Revision as of 10:03, 29 March 2021

Amitabha (from a thangka in the personal collection of Sogyal Rinpoche)

Phowa (Skt. utkrānti; Tib. འཕོ་བ་, Wyl. ‘pho ba) is the practice for directing the transference of consciousness at the time of death, either for oneself or another. The consciousness may be transferred to the dharmakaya nature, to a pure realm such as Sukhavati or to a favourable existence in the human realm.
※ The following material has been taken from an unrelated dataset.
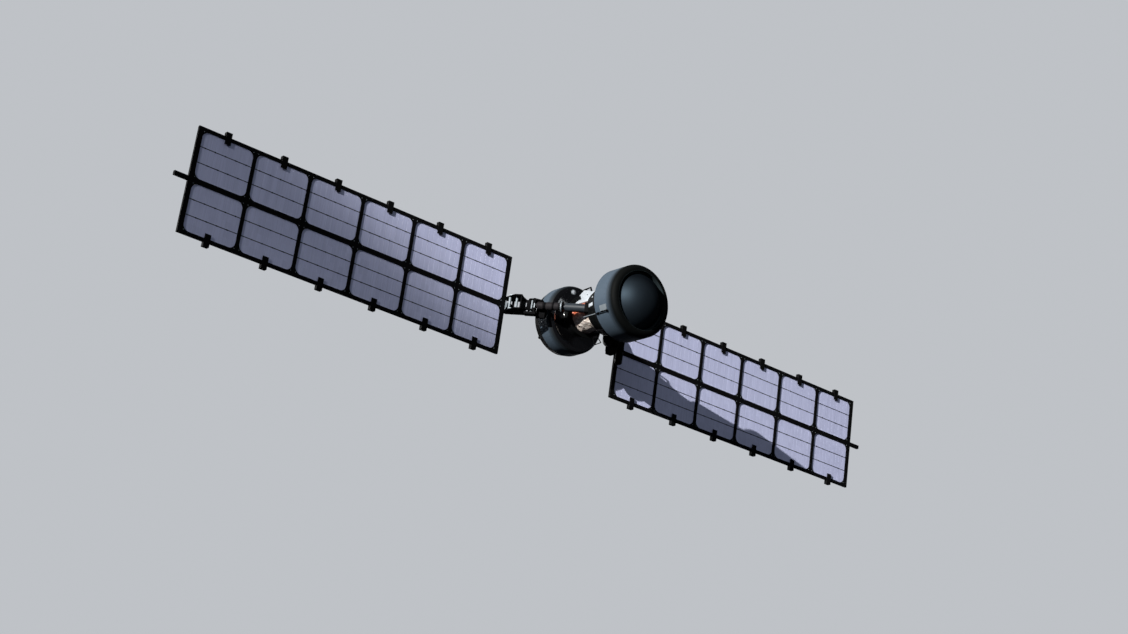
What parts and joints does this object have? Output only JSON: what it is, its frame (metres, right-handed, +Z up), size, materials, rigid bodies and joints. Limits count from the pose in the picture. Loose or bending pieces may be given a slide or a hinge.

The practice is one of the Six Yogas of Naropa, but can also be found in many other lineages and systems of teaching, including the Longchen Nyingtik and Namchö cycles. Although it is included among the so-called 'five practices of enlightenment without meditation', it does require a thorough training before it can be put into effect successfully.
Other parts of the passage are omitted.